▶ [THE REQUEST]
In the listing below, find the line with "return reach", then repeat exactly every line from the top through that one.

━━ DATA TO USE

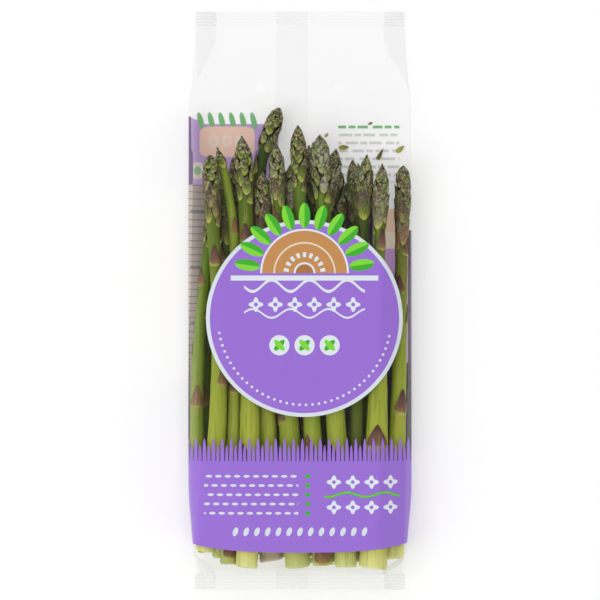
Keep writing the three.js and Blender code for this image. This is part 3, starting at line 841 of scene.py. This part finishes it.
def film_rows():
    """Stations along the bag, close together on the seals, and which of them lie between the seals."""
    bottom = np.arange(BOTTOM_SEAL["end"], BOTTOM_SEAL["start"] - SEAL_STEP / 2, SEAL_STEP)
    top = np.arange(TOP_SEAL["end"], TOP_SEAL["start"] + SEAL_STEP / 2, -SEAL_STEP)[::-1]
    steps = round((TOP_SEAL["start"] - BOTTOM_SEAL["start"]) / BODY_STEP)
    body = np.linspace(BOTTOM_SEAL["start"], TOP_SEAL["start"], steps + 1)
    return np.concatenate([bottom, body, top]), slice(len(bottom), len(bottom) + len(body))


def empty_depth(y):
    """Depth of the bag where nothing fills it, which falls towards its top."""
    towards_top = np.clip((y - 30) / 132, 0, 1)
    return 2 + 17 * np.cos(math.pi / 2 * towards_top) ** 0.9


def film_reach(spears, ys, cos, sin):
    """How far the film reaches towards every facing, at every station."""
    y = ys[:, None]
    rounding = empty_depth(y) / 2
    reach = (half_width(y) - WALL - rounding) * abs(cos) + rounding + (WALL + rounding) * sin
    for spear in spears:
        share = spear.share(np.clip(y, *spear.y))
        held = spear.axis_x(share) * cos + spear.axis_z(share) * sin + spear.side_reach(share) + CLEARANCE
        reach = np.maximum(reach, np.where(spear.is_near(y), held, -np.inf))
    for seal, on_seal in ((BOTTOM_SEAL, y <= BOTTOM_SEAL["start"]), (TOP_SEAL, y >= TOP_SEAL["start"])):
        flat = (half_width(y) - WALL - CORNER) * abs(cos) + CORNER + seal["height"] * sin
        reach = np.where(on_seal, flat, reach)
    return reach


def pulled_taut(ys, reach):
    """The film spans what lies lower between two stations: the upper hull along the bag, facing by facing."""
    spanned = np.empty_like(reach)
    for k in range(reach.shape[1]):
        hull = []
        for point in zip(ys, reach[:, k]):
            while len(hull) > 1 and lies_below(hull[-1], hull[-2], point):
                hull.pop()
            hull.append(point)
        spanned[:, k] = np.interp(ys, *zip(*hull))
    return lerp(reach, spanned, TAUTNESS)


def lies_below(point, before, after):
    """True if a point lies below the line between its neighbours."""
    return (point[1] - before[1]) * (after[0] - before[0]) <= (after[1] - before[1]) * (point[0] - before[0])


def section_corners(reach, cos, sin):
    """x and z of every section's corners, where two neighbouring sides meet."""
    cos_next = np.roll(cos, -1)
    sin_next = np.roll(sin, -1)
    following = np.roll(reach, -1, axis=1)
    turn = cos * sin_next - cos_next * sin
    x = (reach * sin_next - following * sin) / turn
    z = (following * cos - reach * cos_next) / turn
    return np.stack([x, z], -1)


def along_section(corners):
    """Points along one section from the middle of the back round by the right, evenly between its creases."""
    first, last = corners[0], corners[-1]
    middle = last + (first - last) * np.clip(-last[0] / (first[0] - last[0]), 0, 1)
    path = np.vstack([middle, corners, middle])
    along = np.concatenate([[0], np.cumsum(np.linalg.norm(np.diff(path, axis=0), axis=1))])
    stops = [0, *(along[1 + corner] for corner in CREASES), along[-1]]
    at = np.concatenate([np.linspace(a, b, n, endpoint=False) for a, b, n in zip(stops, stops[1:], STEPS)])
    return np.stack([np.interp(at, along, path[:, 0]), np.interp(at, along, path[:, 1])], -1)


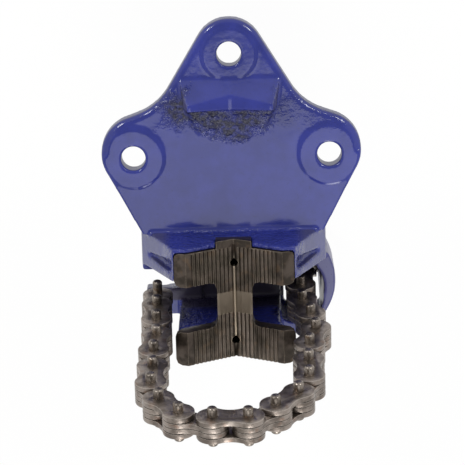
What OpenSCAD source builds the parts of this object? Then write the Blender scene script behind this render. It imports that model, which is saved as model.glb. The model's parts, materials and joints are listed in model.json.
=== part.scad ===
// Bench chain pipe vise: cast base, V jaw block, draw screw with T handle, leaf chain.
// +Z up as bolted to a bench, +Y towards the rear lug, X across; z = 0 is the bench face.
// Lengths in mm.

/* [Base plate] */
// distance between the two side bolt holes
hole_span = 112; // [100:1:125]
// distance of the rear bolt hole behind the side holes
rear_hole_y = 59; // [50:1:70]
// bolt hole diameter, for M12 or half inch bolts
bolt_d = 14; // [10:0.5:18]
// thickness of the plate
plate_t = 12; // [8:0.5:16]
// radius of the rear lug
rear_lug_r = 20; // [15:0.5:24]
// radius of the side lugs
side_lug_r = 21.5; // [18:0.5:26]
// radius of the hollow between rear and side lugs
hollow_r = 34; // [10:1:50]
// height of the pad round each side hole
pad_h = 1.5; // [0.5:0.5:2]

/* [Pipe rest] */
// height of the rest above the plate face
rest_h = 15; // [8:1:20]
// depth of its valley
rest_valley = 6; // [4:1:12]
// half width of the rest at its crest
rest_half = 24; // [16:1:30]

/* [Body] */
// half width of the rear cheek at bench level
cheek_half = 53.5; // [50:0.5:58]
// how far the body reaches below the bench face
apron_depth = 46; // [40:1:60]
// thickness of the deck between the cheeks
deck_t = 10; // [6:1:14]
// depth of the hollow in each flank
flank_cut = 5; // [2:0.5:7]
// width between the two chain horns
horn_gap = 17; // [15:0.5:20]

/* [Jaw] */
// length of the jaw block along the pipe
jaw_len = 65.5; // [55:0.5:80]
// overall width of the jaw block
jaw_w = 68.4; // [60:0.2:80]
// length of each toothed bar along the pipe
bar_len = 19.5; // [15:0.5:24]
// width of the bridge between the bars
web_w = 20; // [12:0.5:26]
// slope of each V flank from level
vee_a = 32.5; // [28:0.5:40]
// height of the V bottom above the bench face
vee_z = 29; // [24:0.5:36]
// thickness of the jaw block, measured upright
jaw_t = 12; // [8:0.5:16]
// tooth spacing across the V
tooth_pitch = 2.7; // [2:0.1:4]
// tooth depth
tooth_h = 1.1; // [0.6:0.1:1.6]

/* [Chain] */
// pin spacing, three quarters of an inch
pitch = 19.05; // [15.875:0.005:25.4]
// radius of the rounded plate ends
plate_r = 8.8; // [6:0.1:11]
// half width of the plate waist
waist = 6.6; // [4:0.1:9]
// thickness of an outer plate
outer_t = 3; // [2:0.1:4]
// thickness of an inner plate
inner_t = 2.9; // [2:0.1:4]
// pin radius
pin_r = 2.8; // [2:0.1:4]
// overall pin length
pin_len = 23; // [18:0.5:30]
// forward lean of the slack chain loop
lean = 10.5; // [0:0.5:19]

/* [Draw screw] */
// sideways place of the screw
screw_x = 40; // [36:0.5:44]
// screw diameter over the thread
screw_d = 16; // [12:1:20]
// lead of the thread
lead = 4; // [2:0.5:6]
// height of the swivel pin above the bench face (negative: below)
swivel_z = -50; // [-60:0.5:-46]
// spacing of the two crossed holes of the swivel link
swivel_len = 20.5; // [18:0.5:26]
// length of the handle bar
bar_length = 120; // [90:5:160]
// diameter of the handle bar
bar_d = 10; // [8:0.5:13]
// angle of the handle bar at rest, from +Y towards -X
bar_a = 27; // [0:1:90]

/* [Hidden] */
$fn = 48;
e = 0.01;
run = 0.05;                       // radial running clearance
gap_y = -81.2;                    // centre of the chain slot between the bars
jaw_rear = gap_y + jaw_len/2;     // rear end of the jaw block
jaw_front = gap_y - jaw_len/2;
slope = tan(vee_a);
tip_x = jaw_w/2 - 7;              // inner end of the flat arm tips
cheek_rear = -44;                 // back of the body, in front of the bench edge
cheek_face = -65.5;               // front of the rear cheek
front_face = gap_y - 15.8;        // back of the front cheek
front_end = -112.8;               // front of the body
seat_z = vee_z - jaw_t;           // bottom of the V seat
notch_z = vee_z - 5.2;            // bottom of the notch in the rear wall
boss_bottom = -96;
boss_top = -80;
washer_t = 3;
nut_top = boss_bottom - washer_t - 0.1;
nut_bottom = nut_top - 61;
bar_z = nut_bottom + 9;
screw_end = nut_top - 23;
bar_shift = bar_length/2 - 28;    // how far the bar is slid through the nut
stack_in = 0.1;                   // half gap between the two inner plates
stack_out = stack_in + inner_t + 0.3;
tongue = 9.2;                     // width of the swivel link in the screw's fork
ear_t = 4.4;                      // thickness of a fork ear
ear_x = tongue/2 + 0.2 + ear_t/2; // sideways place of an ear

// headings of the chain links in the chain plane, from straight up, clockwise, from the screw
// end to the free end
head = [0.5, 0.4, 12.7, 6.9, -12.7, -3.3, -1.2, -19.3, -41.6, -50.5,
        -91.2, -108.9, -145.3, -165.7, -181.5, -180.6, -183.6, -178.2, -179.4, -180];
root_x = screw_x - 1.4;

blue = [0.20, 0.22, 0.50];
steel = [0.45, 0.44, 0.42];
dark = [0.20, 0.19, 0.18];

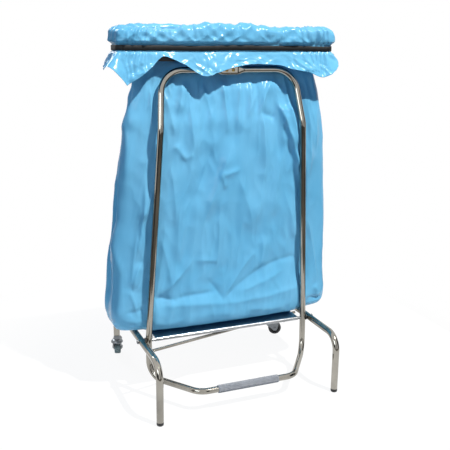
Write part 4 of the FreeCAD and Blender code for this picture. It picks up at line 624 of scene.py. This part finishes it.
def bentLine(corners, bends, pitch):
    # Centre line through the corners with an arc of its own radius at each bend, evenly spaced.
    corners = np.asarray(corners, float)
    runs = [corners[:1]]
    for index, radius in enumerate(bends, start=1):
        back = corners[index - 1] - corners[index]
        onward = corners[index + 1] - corners[index]
        back, onward = back / np.linalg.norm(back), onward / np.linalg.norm(onward)
        half = math.acos(float(np.clip(back @ onward, -1, 1))) / 2
        inward = (back + onward) / np.linalg.norm(back + onward)
        centre = corners[index] + inward * radius / math.sin(half)
        first = (corners[index] + back * radius / math.tan(half) - centre) / radius
        angle = np.linspace(0, math.pi - 2 * half, 24)[:, None]
        runs.append(centre + radius * (first * np.cos(angle) - back * np.sin(angle)))
    runs.append(corners[-1:])
    line = np.concatenate(runs)
    run = np.concatenate([[0.0], np.cumsum(np.linalg.norm(np.diff(line, axis=0), axis=1))])
    at = np.linspace(0, run[-1], int(run[-1] / pitch) + 1)
    return np.stack([np.interp(at, run, line[:, k]) for k in range(3)], 1)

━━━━

▶ [TASK ANSWER]
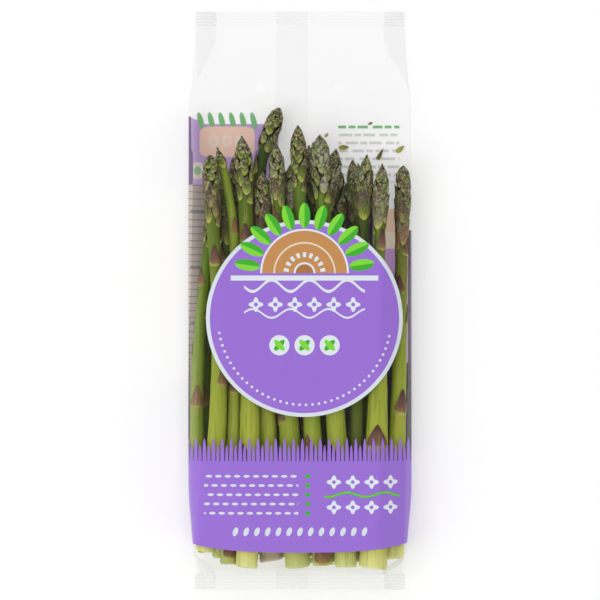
Keep writing the three.js and Blender code for this image. This is part 3, starting at line 841 of scene.py. This part finishes it.
def film_rows():
    """Stations along the bag, close together on the seals, and which of them lie between the seals."""
    bottom = np.arange(BOTTOM_SEAL["end"], BOTTOM_SEAL["start"] - SEAL_STEP / 2, SEAL_STEP)
    top = np.arange(TOP_SEAL["end"], TOP_SEAL["start"] + SEAL_STEP / 2, -SEAL_STEP)[::-1]
    steps = round((TOP_SEAL["start"] - BOTTOM_SEAL["start"]) / BODY_STEP)
    body = np.linspace(BOTTOM_SEAL["start"], TOP_SEAL["start"], steps + 1)
    return np.concatenate([bottom, body, top]), slice(len(bottom), len(bottom) + len(body))


def empty_depth(y):
    """Depth of the bag where nothing fills it, which falls towards its top."""
    towards_top = np.clip((y - 30) / 132, 0, 1)
    return 2 + 17 * np.cos(math.pi / 2 * towards_top) ** 0.9


def film_reach(spears, ys, cos, sin):
    """How far the film reaches towards every facing, at every station."""
    y = ys[:, None]
    rounding = empty_depth(y) / 2
    reach = (half_width(y) - WALL - rounding) * abs(cos) + rounding + (WALL + rounding) * sin
    for spear in spears:
        share = spear.share(np.clip(y, *spear.y))
        held = spear.axis_x(share) * cos + spear.axis_z(share) * sin + spear.side_reach(share) + CLEARANCE
        reach = np.maximum(reach, np.where(spear.is_near(y), held, -np.inf))
    for seal, on_seal in ((BOTTOM_SEAL, y <= BOTTOM_SEAL["start"]), (TOP_SEAL, y >= TOP_SEAL["start"])):
        flat = (half_width(y) - WALL - CORNER) * abs(cos) + CORNER + seal["height"] * sin
        reach = np.where(on_seal, flat, reach)
    return reach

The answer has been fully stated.